• EXERCISE TASK
Copy exactly the lines from the one containing "bpy.data.objects.remove(obj)" through the one containing "scene = bpy.context.scene", both included, and nothing else.

• AVAILABLE DATA
== == ==

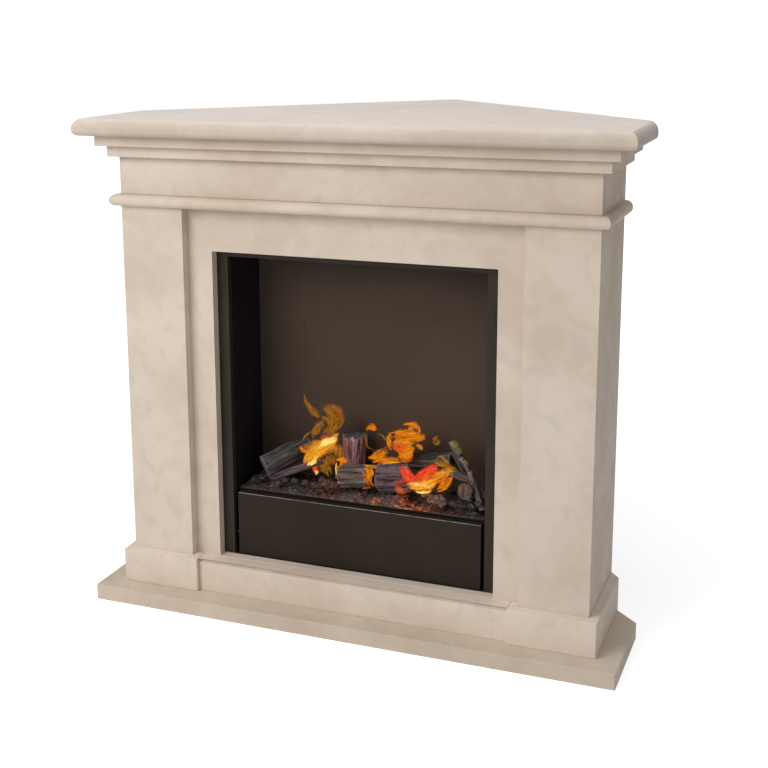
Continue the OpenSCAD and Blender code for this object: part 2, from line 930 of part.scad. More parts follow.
// Two channels: one on the side of the casing, one standing on the base pan
module drawer_runners() {
    color(zinc) {
        difference() {
            block([-side_in, runner_y0, runner_z0], [tray_x0 - runner_clear, runner_y1, runner_z1]);
            block([-side_in + sheet, runner_y0 - eps, runner_z0 + sheet],
                  [tray_x0, runner_y1 + eps, runner_z1 - sheet]);
        }
        difference() {
            block([tray_x1 + runner_clear, runner_y0, z_pan], [runner_x1, runner_y1, runner_z1]);
            block([tray_x1, runner_y0 - eps, runner_z0 + sheet],
                  [runner_x1 - sheet, runner_y1 + eps, runner_z1 - sheet]);
            block([tray_x1, runner_y0 - eps, z_pan + sheet],
                  [runner_x1 - sheet, runner_y1 + eps, runner_z0]);
        }
    }
}

module catch_magnets() {
    color(zinc) for (side = [-1, 1])
        block([side * magnet_x - magnet_s, drawer_y + sheet + gap, magnet_z - magnet_s / 2],
              [side * magnet_x + magnet_s, deck_front, magnet_z + magnet_s / 2]);
}

// Outline of a box with round corners
module round_plan(w, l, r) {
    translate([r, 0]) square([w - 2 * r, l]);
    translate([0, r]) square([w, l - 2 * r]);
    for (x = [r, w - r])
        for (y = [r, l - r]) translate([x, y]) circle(r);
}

module water_tank() {
    w = tank_x1 - tank_x0;
    l = tank_y1 - tank_y0;
    t = tank_wall;
    color([0.78, 0.82, 0.84]) difference() {
        union() {
            translate([tank_x0, tank_y0, tank_z]) linear_extrude(tank_h)
                round_plan(w, l, tank_corner);
            rod_z([neck_x, neck_y, tank_top - t], neck_r, neck_h + t);
            rod_y([spout_x, tank_y1 - t, spout_z], spout_r, spout_y1 - tank_y1 + t);
        }
        translate([tank_x0 + t, tank_y0 + t, tank_z + t]) linear_extrude(tank_h - 2 * t)
            round_plan(w - 2 * t, l - 2 * t, tank_corner - t);
        rod_z([neck_x, neck_y, tank_top - t - eps], neck_r - t, neck_h + t + 2 * eps);
        rod_y([spout_x, tank_y1 - t - eps, spout_z], spout_r - 2, spout_y1 - tank_y1 + t + 2 * eps);
    }
}

module tank_cap() {
    r = neck_r + gap + cap_wall;
    color(black_plastic) difference() {
        rod_z([neck_x, neck_y, tank_top + gap], r, neck_h + cap_wall);
        rod_z([neck_x, neck_y, tank_top + gap - eps], neck_r + gap, neck_h + eps);
        for (a = [0:30:330])
            translate([neck_x, neck_y, 0]) rotate([0, 0, a])
                rod_z([r + 0.8, 0, tank_top], 1.6, neck_h + cap_wall + eps);
    }
}

// ---- Works ----

// Open sump with a side arm that takes the tank's spout
module vapour_sump() {
    t = sump_wall;
    color([0.30, 0.31, 0.33]) difference() {
        union() {
            block([sump_x0, sump_y0, z_pan], [sump_x1, sump_y1, sump_top]);
            block([arm_x0, arm_y0, z_pan], [sump_x1, sump_y1, arm_top]);
        }
        block([sump_x0 + t, sump_y0 + t, z_pan + t], [sump_x1 - t, sump_y1 - t, sump_top + eps]);
        block([arm_x0 + t, arm_y0 + t, z_pan + t], [sump_x1 - t, sump_y1 - t, arm_top - t]);
        rod_y([spout_x, arm_y0 - eps, spout_z], spout_r + gap, t + 2 * eps);
        rod_x([sump_x1 - t - eps, fan_y, fan_z], bore_r, t + 2 * eps);
    }
}

module vapour_nozzle() {
    x = slot_l / 2 - duct_gap;
    y = slot_w / 2 - duct_gap;
    color([0.30, 0.31, 0.33]) difference() {
        union() {
            block([sump_x0, sump_y0, sump_top], [sump_x1, sump_y1, sump_top + cover_t]);
            block([vapour_x - x, vapour_y - y, sump_top],
                  [vapour_x + x, vapour_y + y, bed_top - 3]);
        }
        block([vapour_x - x + duct_wall, vapour_y - y + duct_wall, sump_top - eps],
              [vapour_x + x - duct_wall, vapour_y + y - duct_wall, bed_top]);
    }
}

module transducers() {
    color([0.72, 0.60, 0.32]) for (i = [-1, 0, 1])
        rod_z([vapour_x, vapour_y + 33 * i, z_pan + sump_wall], disc_r, disc_h);
}

module fan_housing() {
    s = fan_s / 2;
    color(black_plastic) difference() {
        union() {
            difference() {
                block([sump_x1, fan_y - s, fan_z - s], [fan_x1, fan_y + s, fan_z + s]);
                rod_x([sump_x1 - eps, fan_y, fan_z], bore_r, fan_t + 2 * eps);
            }
            rod_x([fan_x1 - fan_strut, fan_y, fan_z], fan_hub_r, fan_strut);
            block([fan_x1 - fan_strut, fan_y - 2, fan_z - bore_r - 1],
                  [fan_x1, fan_y + 2, fan_z + bore_r + 1]);
            block([fan_x1 - fan_strut, fan_y - bore_r - 1, fan_z - 2],
                  [fan_x1, fan_y + bore_r + 1, fan_z + 2]);
        }
        rod_x([fan_x1 - fan_strut - eps, fan_y, fan_z], fan_pin_r + run, fan_strut + 2 * eps);
    }
}

module fan_rotor() {
    x0 = sump_x1 + 3;
    l = fan_t - fan_strut - 4;
    color([0.35, 0.36, 0.38]) {
        rod_x([x0, fan_y, fan_z], fan_hub_r, l);
        rod_x([x0 + l - eps, fan_y, fan_z], fan_pin_r, fan_strut + 1 + eps);
        for (i = [0:fan_blades - 1])
            translate([x0 + l / 2, fan_y, fan_z]) rotate([i * 360 / fan_blades, 0, 0])
                rotate([0, 0, 55]) block([-l / 2 + 1, -0.75, 0], [l / 2 - 1, 0.75, rotor_r - 1]);
    }
}

module lamp_rail() {
    x = deck_half - sheet;
    color(zinc) difference() {
        block([-x, lamp_y - 8, lamp_rail_z], [x, lamp_y + 8, z_deck - 4]);
        block([-x + sheet, lamp_y - 8 - eps, lamp_rail_z + sheet],
              [x - sheet, lamp_y + 8 + eps, z_deck]);
        screw_holes();
    }
}

module lamps() {
    z = lamp_rail_z + sheet;
    color([0.95, 0.88, 0.70]) each_lamp() intersection() {
        union() {
            rod_z([0, 0, z], lamp_r, lamp_h - lamp_r);
            translate([0, 0, z + lamp_h - lamp_r]) sphere(lamp_r);
        }
        rod_z([0, 0, z], lamp_r + 1, lamp_h);
    }
}

module control_box() {
    t = control_wall;
    w = rocker_w / 2 + gap;
    h = rocker_h / 2 + 1.5;
    color(black_plastic) difference() {
        union() {
            difference() {
                block([control_x0, control_y0, z_pan], [control_x1, control_y1, control_top]);
                block([control_x0 + t, control_y0 + t, z_pan + t],
                      [control_x1 - t, control_y1 - t, control_top - t]);
            }
            for (side = [-1, 1])
                block([rocker_x + side * (w + 2) - 2, control_y0, switch_z - 6],
                      [rocker_x + side * (w + 2) + 2, rocker_y + 4, switch_z + 6]);
        }
        block([rocker_x - w, control_y0 - eps, switch_z - h],
              [rocker_x + w, control_y0 + t + eps, switch_z + h]);
        rod_x([rocker_x - w - 3, rocker_y, switch_z], pivot_r + run, 2 * w + 6);
        rod_y([knob_x, control_y0 - eps, switch_z], knob_shaft_r + run, t + 2 * eps);
    }
}

// Rocker, drawn with its foot pressed in: it tips the other way
module power_rocker() {
    w = rocker_w / 2;
    h = rocker_h / 2;
    color([0.55, 0.08, 0.06]) translate([rocker_x, rocker_y, switch_z])
        rotate([rocker_tilt, 0, 0]) {
            translate([-w, 0, 0]) rotate([90, 0, 90]) linear_extrude(rocker_w)
                polygon([[-7.5, -h], [-6.5, 0], [-7.5, h], [-2, h], [3.5, 4], [3.5, -4], [-2, -h]]);
            rod_x([-w - gap - 2.5, 0, 0], pivot_r, rocker_w + 2 * gap + 5);
        }
}

module flame_knob() {
    y0 = control_y0 - gap - knob_l;
    color(black_plastic) translate([knob_x, 0, switch_z]) {
        rod_y([0, y0, 0], knob_r, knob_l);
        rod_y([0, y0 + knob_l - eps, 0], knob_shaft_r, gap + control_wall + 4 + eps);
        block([-1.5, y0 - 1.5, -2], [1.5, y0 + eps, knob_r - 1]);
    }
}

module mains_inlet() {
    w = inlet_w / 2;
    h = inlet_h / 2;
    y1 = inlet_face + inlet_flange;
    color(black_plastic) translate([inlet_x, 0, inlet_z]) {
        difference() {
            union() {
                block([-w, control_y1, -h], [w, y1, h]);
                block([-w - 5, inlet_face, -h - 4], [w + 5, y1, h + 4]);
            }
            block([-w + inlet_wall, y1 - 16, -h + inlet_wall],
                  [w - inlet_wall, y1 + eps, h - inlet_wall]);
        }
        for (x = [-6, 0, 6]) block([x - 1, y1 - 16 - eps, -2], [x + 1, y1 - 3, 2]);
    }
}

placed() base_slab();
placed() left_plinth();
placed() right_plinth();
placed() skirting_band();
placed() left_pilaster();
placed() right_pilaster();
placed() left_side_panel();
placed() right_side_panel();
placed() front_panel();
placed() bead_front();
placed() bead_left_return();
placed() bead_right_return();
placed() frieze_front();
placed() frieze_left_return();
placed() frieze_right_return();
placed() lower_cornice();
placed() upper_cornice();
placed() mantel_shelf();
placed() left_rear_post();
placed() right_rear_post();
placed() corner_post();
placed() left_wall_rail();
placed() right_wall_rail();
placed() firebox_bearers();
placed() wood_screws();
placed() trim_frame();
placed() base_pan();
placed() casing_left();
placed() casing_right();
placed() casing_back();
placed() casing_top();
placed() chamber_back_panel();
placed() fire_deck();
placed() machine_screws();
placed() ember_tray();
placed() ember_bed();
placed() log_left();
placed() log_upright();
placed() log_front_left();
placed() log_front_right();
placed() log_back();
placed() branch_leaning();
placed() log_stub();
placed() drawer_front();
placed() drawer_tray();
placed() drawer_runners();
placed() catch_magnets();
placed() water_tank();
placed() tank_cap();
placed() vapour_sump();
placed() vapour_nozzle();
placed() transducers();
placed() fan_housing();
placed() fan_rotor();
placed() lamp_rail();
placed() lamps();
placed() control_box();
placed() power_rocker();
placed() flame_knob();
placed() mains_inlet();
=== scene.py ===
# Corner fireplace: a cast-stone surround that stands in a room corner, round an
# open-fronted electric fire whose flames are lit water vapour over ceramic logs.
import math
import random

import bmesh
import bpy
from mathutils import Matrix, Vector, noise


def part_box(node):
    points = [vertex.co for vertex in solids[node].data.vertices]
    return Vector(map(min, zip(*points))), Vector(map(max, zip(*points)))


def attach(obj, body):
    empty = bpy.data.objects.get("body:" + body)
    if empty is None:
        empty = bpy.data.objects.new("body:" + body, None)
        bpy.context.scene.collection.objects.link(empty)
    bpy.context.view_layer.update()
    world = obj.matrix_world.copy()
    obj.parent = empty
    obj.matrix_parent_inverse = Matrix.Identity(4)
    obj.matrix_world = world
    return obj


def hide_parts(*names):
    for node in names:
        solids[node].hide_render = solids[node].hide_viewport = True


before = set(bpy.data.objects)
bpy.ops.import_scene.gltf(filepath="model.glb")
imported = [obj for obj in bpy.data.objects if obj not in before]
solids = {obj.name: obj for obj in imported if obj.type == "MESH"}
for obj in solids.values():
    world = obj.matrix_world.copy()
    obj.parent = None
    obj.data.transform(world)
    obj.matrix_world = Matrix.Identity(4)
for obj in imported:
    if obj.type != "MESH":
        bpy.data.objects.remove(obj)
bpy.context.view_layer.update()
scene = bpy.context.scene


# ---- Camera ----
# It stands a step to the right of the fireplace, a little above the mantel shelf, and
# looks down at the hearth. The photograph is a crop, so its middle lies off the axis.
turn, tip, lean = math.radians(22.24), math.radians(11.98), math.radians(-0.54)
camera_at = Vector((0.89955, -2.56734, 1.18195))
ahead = Vector((-math.sin(turn) * math.cos(tip), math.cos(turn) * math.cos(tip), -math.sin(tip)))
level = Vector((math.cos(turn), math.sin(turn), 0))
upright = level.cross(ahead)
across = math.cos(lean) * level + math.sin(lean) * upright
up = math.cos(lean) * upright - math.sin(lean) * level

lens = bpy.data.cameras.new("camera")
lens.lens = 61.68
lens.sensor_width = 36
lens.shift_x = 0.0640
lens.shift_y = -0.1104
camera = bpy.data.objects.new("camera", lens)
place = Matrix((across, up, -ahead)).transposed().to_4x4()
place.translation = camera_at
camera.matrix_world = place
scene.collection.objects.link(camera)
scene.camera = camera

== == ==

• TASK RESPONSE
        bpy.data.objects.remove(obj)
bpy.context.view_layer.update()
scene = bpy.context.scene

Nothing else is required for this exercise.